On Saturday, Sept. 24, Washington Fire Department Auxiliary will cook up a delicious supper of turkey, vegetables, beans, casseroles, and desserts. This is always great food and good company. The supper will run 4:30-6 p.m. at the Fire Station. The cost is $10 for adults and $5 for children. If you’d like to contribute a dish to the cause, please drop it off (already cooked) at the fire station at 4:30-ish.

I didn’t know that

You learn something every day. Case in point: Do not laminate your Social Security card. The Social Security Administration (SSA) says that lamination can interfere with security features – thus the card’s validity can’t be guaranteed. SSA says that stating the number is usually all you need, but if you need to un-laminate for some reason contact the SSA, or order a new card.

By the way, I casually searched online for other references to documents that should not be laminated and found none.

Helping ease sad times

It seems in my personal life and in that of several acquaintances the last several months have been especially hard due to illness and death among family and friends. When there is an unexpected death, life goes topsy-turvy for a while. And at this crucial time, when families are already reeling, we are too often faced with “final expenses” which can cost thousands of dollars. There are alternatives to this expense but they require some forethought.
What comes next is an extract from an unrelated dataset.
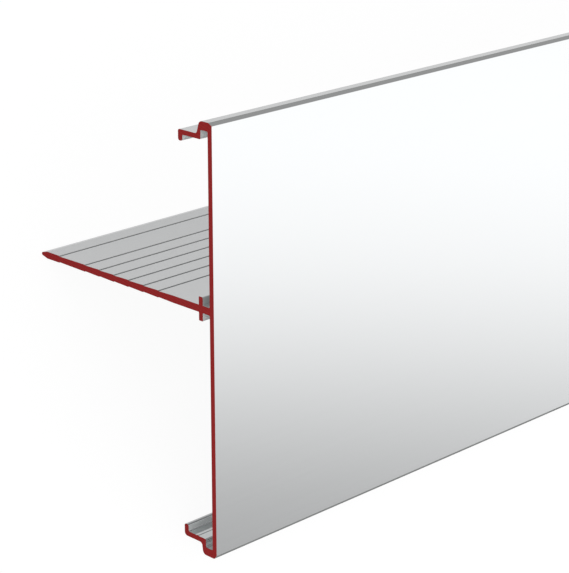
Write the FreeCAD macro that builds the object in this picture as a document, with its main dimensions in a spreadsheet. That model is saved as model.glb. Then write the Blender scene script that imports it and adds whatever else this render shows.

I’ve mentioned this approach before but feel it’s worth repeating and, I hope, getting shared.

An organization I have turned to for solid information and resources is the Funeral Consumers’ Alliance of Maine (FCAM). FCAM promotes “simplicity, dignity and economy in funeral arrangements through advance planning.” They provide printed materials on a variety of body disposition methods, information on how to do low-cost funerals, a list of cooperating funeral homes, updates on legislation that affects funeral consumers and more. The key value of FCAM for me has been providing me with sensible, accurate, legal information so that when I’m faced with the tsunami of decisions (and emotions) at an end of life event, I’m confident, or at least not floored. This, of course, applies to many situations where planning ahead pays off.